* **Task**:
Using the records that follow, copy every line containing the word "their".

** Start **

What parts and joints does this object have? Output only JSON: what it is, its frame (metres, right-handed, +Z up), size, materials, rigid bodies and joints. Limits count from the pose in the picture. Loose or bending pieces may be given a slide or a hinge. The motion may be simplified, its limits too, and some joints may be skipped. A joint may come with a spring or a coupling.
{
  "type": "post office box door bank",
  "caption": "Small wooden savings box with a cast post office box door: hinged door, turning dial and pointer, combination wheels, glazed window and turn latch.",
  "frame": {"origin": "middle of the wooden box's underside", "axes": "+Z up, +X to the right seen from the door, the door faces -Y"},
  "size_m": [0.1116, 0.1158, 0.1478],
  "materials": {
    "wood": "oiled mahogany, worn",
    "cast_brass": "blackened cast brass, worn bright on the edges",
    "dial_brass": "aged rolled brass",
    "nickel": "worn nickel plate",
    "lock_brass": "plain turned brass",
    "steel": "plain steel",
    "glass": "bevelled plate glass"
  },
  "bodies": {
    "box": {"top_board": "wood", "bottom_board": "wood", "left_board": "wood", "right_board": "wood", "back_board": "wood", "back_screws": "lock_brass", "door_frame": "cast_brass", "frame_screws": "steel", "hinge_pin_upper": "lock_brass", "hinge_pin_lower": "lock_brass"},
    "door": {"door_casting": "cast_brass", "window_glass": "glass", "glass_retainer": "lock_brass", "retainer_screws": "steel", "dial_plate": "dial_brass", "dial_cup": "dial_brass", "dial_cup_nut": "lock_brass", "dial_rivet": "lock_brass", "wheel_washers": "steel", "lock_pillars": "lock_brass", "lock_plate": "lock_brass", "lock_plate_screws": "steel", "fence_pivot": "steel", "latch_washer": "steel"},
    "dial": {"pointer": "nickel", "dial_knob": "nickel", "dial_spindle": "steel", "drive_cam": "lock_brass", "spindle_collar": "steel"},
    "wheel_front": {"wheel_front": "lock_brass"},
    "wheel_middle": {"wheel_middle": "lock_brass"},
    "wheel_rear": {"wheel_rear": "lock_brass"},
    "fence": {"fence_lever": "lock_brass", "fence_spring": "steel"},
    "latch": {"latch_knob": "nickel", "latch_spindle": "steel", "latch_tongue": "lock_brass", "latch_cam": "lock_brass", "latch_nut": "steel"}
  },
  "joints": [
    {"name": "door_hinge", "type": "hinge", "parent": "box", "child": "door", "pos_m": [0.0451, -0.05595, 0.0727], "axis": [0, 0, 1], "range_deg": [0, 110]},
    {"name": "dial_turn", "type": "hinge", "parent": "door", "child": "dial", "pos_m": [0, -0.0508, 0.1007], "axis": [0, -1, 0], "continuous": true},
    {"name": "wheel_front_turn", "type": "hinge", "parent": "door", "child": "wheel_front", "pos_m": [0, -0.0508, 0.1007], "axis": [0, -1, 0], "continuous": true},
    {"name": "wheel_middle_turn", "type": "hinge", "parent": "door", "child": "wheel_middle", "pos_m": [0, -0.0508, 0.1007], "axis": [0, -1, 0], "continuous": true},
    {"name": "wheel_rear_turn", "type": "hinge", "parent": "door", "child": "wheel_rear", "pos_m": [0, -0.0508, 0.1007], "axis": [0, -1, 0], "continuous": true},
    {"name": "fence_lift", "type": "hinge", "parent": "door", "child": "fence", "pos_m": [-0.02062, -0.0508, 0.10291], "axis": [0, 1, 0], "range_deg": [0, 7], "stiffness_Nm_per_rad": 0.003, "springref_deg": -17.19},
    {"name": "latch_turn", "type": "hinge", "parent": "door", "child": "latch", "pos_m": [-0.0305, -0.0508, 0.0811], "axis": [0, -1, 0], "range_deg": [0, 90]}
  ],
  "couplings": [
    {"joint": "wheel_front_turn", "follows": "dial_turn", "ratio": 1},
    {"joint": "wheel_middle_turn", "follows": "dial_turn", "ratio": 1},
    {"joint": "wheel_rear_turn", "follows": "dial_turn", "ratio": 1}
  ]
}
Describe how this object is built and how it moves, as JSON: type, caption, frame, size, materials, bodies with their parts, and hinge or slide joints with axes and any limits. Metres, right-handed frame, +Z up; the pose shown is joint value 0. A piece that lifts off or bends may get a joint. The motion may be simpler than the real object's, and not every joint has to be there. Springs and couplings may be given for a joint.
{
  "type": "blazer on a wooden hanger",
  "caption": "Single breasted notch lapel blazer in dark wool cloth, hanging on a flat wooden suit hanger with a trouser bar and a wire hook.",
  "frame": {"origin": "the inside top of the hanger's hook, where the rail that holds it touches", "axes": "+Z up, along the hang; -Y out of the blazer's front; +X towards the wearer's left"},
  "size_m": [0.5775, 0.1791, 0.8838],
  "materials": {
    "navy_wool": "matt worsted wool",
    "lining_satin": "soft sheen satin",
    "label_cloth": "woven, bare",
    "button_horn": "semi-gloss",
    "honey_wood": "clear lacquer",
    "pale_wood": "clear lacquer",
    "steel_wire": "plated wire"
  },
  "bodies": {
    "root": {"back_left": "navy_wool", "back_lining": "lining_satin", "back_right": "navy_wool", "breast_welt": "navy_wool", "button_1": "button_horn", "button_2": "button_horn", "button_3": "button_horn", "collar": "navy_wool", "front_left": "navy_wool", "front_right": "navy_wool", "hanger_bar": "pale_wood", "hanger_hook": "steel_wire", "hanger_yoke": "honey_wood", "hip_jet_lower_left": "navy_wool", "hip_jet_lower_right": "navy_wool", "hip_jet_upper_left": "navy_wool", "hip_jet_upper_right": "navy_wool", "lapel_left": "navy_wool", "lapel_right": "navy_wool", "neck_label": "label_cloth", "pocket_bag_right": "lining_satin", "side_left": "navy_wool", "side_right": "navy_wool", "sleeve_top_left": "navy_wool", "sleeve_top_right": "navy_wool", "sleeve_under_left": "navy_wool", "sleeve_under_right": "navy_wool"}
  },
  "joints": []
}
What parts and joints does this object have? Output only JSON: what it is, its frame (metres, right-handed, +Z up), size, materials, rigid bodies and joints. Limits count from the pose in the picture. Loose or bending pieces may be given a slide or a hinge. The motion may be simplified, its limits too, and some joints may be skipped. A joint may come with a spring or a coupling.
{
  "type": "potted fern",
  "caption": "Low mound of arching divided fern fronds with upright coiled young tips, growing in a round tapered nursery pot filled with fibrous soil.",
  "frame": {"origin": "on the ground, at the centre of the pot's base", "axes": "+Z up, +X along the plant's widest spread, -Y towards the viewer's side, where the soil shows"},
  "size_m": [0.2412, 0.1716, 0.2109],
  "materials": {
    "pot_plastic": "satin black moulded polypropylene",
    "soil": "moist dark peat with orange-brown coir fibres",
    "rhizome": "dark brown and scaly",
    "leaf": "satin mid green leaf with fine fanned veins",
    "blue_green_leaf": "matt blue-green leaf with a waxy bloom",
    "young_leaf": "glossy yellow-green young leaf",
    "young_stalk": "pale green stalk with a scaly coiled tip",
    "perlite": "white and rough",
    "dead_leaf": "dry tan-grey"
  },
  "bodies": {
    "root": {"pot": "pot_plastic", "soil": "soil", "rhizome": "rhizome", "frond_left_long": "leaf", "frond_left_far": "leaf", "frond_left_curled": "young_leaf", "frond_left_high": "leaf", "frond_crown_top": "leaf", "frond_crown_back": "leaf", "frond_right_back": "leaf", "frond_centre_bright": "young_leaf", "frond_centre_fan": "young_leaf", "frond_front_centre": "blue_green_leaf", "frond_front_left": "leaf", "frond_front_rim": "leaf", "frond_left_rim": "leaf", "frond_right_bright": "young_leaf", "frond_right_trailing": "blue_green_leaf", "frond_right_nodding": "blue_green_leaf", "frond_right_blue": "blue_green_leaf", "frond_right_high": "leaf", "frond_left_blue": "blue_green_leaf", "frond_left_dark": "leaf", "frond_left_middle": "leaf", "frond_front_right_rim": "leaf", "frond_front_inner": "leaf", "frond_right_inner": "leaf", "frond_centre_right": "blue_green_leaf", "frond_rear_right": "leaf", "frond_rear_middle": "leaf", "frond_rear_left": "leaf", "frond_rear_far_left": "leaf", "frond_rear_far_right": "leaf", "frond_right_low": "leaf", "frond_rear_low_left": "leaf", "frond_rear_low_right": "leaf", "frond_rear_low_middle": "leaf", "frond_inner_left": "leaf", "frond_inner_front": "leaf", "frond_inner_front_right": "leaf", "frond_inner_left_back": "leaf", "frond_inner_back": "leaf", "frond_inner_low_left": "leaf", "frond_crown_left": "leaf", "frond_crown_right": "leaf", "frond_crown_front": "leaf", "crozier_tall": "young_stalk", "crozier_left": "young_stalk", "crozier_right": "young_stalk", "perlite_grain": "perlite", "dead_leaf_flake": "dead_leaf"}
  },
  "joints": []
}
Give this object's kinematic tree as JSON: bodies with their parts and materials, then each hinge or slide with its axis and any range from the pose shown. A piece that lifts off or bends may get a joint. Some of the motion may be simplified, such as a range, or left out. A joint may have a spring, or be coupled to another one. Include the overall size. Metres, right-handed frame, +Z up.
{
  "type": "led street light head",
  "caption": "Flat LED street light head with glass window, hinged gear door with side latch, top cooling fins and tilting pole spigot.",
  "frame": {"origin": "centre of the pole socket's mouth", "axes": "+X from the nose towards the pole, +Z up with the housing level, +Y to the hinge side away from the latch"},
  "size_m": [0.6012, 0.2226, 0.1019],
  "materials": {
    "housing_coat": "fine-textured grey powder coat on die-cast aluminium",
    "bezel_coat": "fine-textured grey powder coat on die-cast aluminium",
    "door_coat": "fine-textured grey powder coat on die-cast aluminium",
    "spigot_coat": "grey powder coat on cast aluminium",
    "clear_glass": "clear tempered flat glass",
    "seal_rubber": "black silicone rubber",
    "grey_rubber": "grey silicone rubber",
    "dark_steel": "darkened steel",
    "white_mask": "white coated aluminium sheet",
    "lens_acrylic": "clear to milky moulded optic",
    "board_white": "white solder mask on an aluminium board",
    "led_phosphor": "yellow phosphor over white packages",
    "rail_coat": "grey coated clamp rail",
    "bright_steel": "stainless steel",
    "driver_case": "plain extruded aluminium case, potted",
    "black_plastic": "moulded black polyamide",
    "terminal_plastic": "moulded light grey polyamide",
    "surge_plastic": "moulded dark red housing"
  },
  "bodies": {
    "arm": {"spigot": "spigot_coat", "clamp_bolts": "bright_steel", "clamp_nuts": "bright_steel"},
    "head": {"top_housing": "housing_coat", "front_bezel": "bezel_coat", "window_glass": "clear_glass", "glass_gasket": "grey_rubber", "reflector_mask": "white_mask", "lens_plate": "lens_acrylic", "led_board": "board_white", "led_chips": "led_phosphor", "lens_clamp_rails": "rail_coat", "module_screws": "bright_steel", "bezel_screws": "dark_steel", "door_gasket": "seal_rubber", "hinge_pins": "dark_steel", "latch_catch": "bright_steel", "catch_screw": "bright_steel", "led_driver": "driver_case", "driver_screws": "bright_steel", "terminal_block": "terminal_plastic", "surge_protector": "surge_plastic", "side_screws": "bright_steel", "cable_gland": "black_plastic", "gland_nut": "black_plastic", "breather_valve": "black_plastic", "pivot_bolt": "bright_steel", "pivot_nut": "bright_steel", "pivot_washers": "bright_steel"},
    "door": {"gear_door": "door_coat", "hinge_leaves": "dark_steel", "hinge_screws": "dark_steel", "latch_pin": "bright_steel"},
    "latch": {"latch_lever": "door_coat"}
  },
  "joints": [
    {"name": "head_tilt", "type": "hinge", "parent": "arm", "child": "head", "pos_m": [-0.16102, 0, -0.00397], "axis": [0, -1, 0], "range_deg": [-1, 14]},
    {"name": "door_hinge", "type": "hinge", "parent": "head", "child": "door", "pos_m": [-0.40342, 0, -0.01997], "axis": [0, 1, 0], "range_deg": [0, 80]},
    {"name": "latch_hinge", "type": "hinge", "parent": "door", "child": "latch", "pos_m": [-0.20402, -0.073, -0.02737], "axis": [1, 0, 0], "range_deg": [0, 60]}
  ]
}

** End **

* **Result for this exercise**:
Describe how this object is built and how it moves, as JSON: type, caption, frame, size, materials, bodies with their parts, and hinge or slide joints with axes and any limits. Metres, right-handed frame, +Z up; the pose shown is joint value 0. A piece that lifts off or bends may get a joint. The motion may be simpler than the real object's, and not every joint has to be there. Springs and couplings may be given for a joint.
Give this object's kinematic tree as JSON: bodies with their parts and materials, then each hinge or slide with its axis and any range from the pose shown. A piece that lifts off or bends may get a joint. Some of the motion may be simplified, such as a range, or left out. A joint may have a spring, or be coupled to another one. Include the overall size. Metres, right-handed frame, +Z up.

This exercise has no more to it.